Ce jeu dangereux semble avoir une finalité plus immédiate : déclencher un conflit avant les élections présidentielles américaines de 2024. Le calendrier ne paraît pas être un hasard. En effet, en provoquant une guerre, Netanyahou pourrait espérer influencer les positions américaines, en misant sur un changement de cap après les élections. De plus, dans le contexte politique israélien, où Netanyahou est en difficulté, une guerre pourrait lui permettre de rallier une partie de la population autour d’une menace extérieure et de s’assurer un soutien plus large.
À cela s’ajoute une opération symboliquement forte à Téhéran visant Haniyeh, qui, sans surprise, a encore intensifié les tensions régionales. Chaque incident semble faire partie d’une stratégie plus large qui vise à provoquer une réponse violente de l’Iran ou du Hezbollah. En déclenchant une réaction, Israël pourrait alors se positionner en victime aux yeux de la communauté internationale, ce qui pourrait lui offrir une légitimité pour une offensive plus vaste et garantir ce soutien américain qu’il recherche. Cela Le Hezbollah et l’Iran l’ont à priori déjà compris.

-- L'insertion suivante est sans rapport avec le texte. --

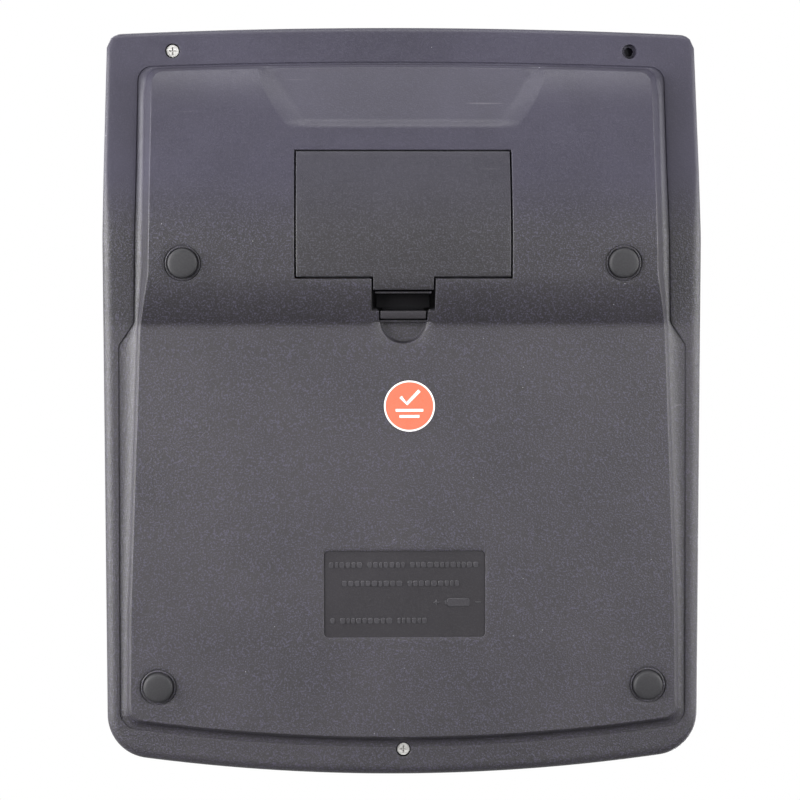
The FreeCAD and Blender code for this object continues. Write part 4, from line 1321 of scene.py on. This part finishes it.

Toute la question qui demeure maintenant est de savoir si finalement, vu la dernière opération, le Hezbollah ne pourra que répondre et quelle sera sa réponse qui se doit d’être tout aussi inédite que l’attaque terroriste israélienne tout en évitant de paraitre comme étant à l’initiative d’un nouveau conflit et en laissant cette responsabilité à Netanyahu lui-même.
De son côté, le Hezbollah ne reste pas inactif. Son secrétaire général, Saïd Hassan Nasrallah, doit s’exprimer à 17h aujourd’hui. Ce discours est attendu avec impatience, car il pourrait bien déterminer la réponse de l’organisation et la trajectoire future du Liban dans ce bras de fer avec Israël. Le Hezbollah, bien conscient des pièges du passé, est désormais sur ses gardes, prêt à réagir avec une intensité qui pourrait bien entraîner tout le pays dans une nouvelle spirale de violence.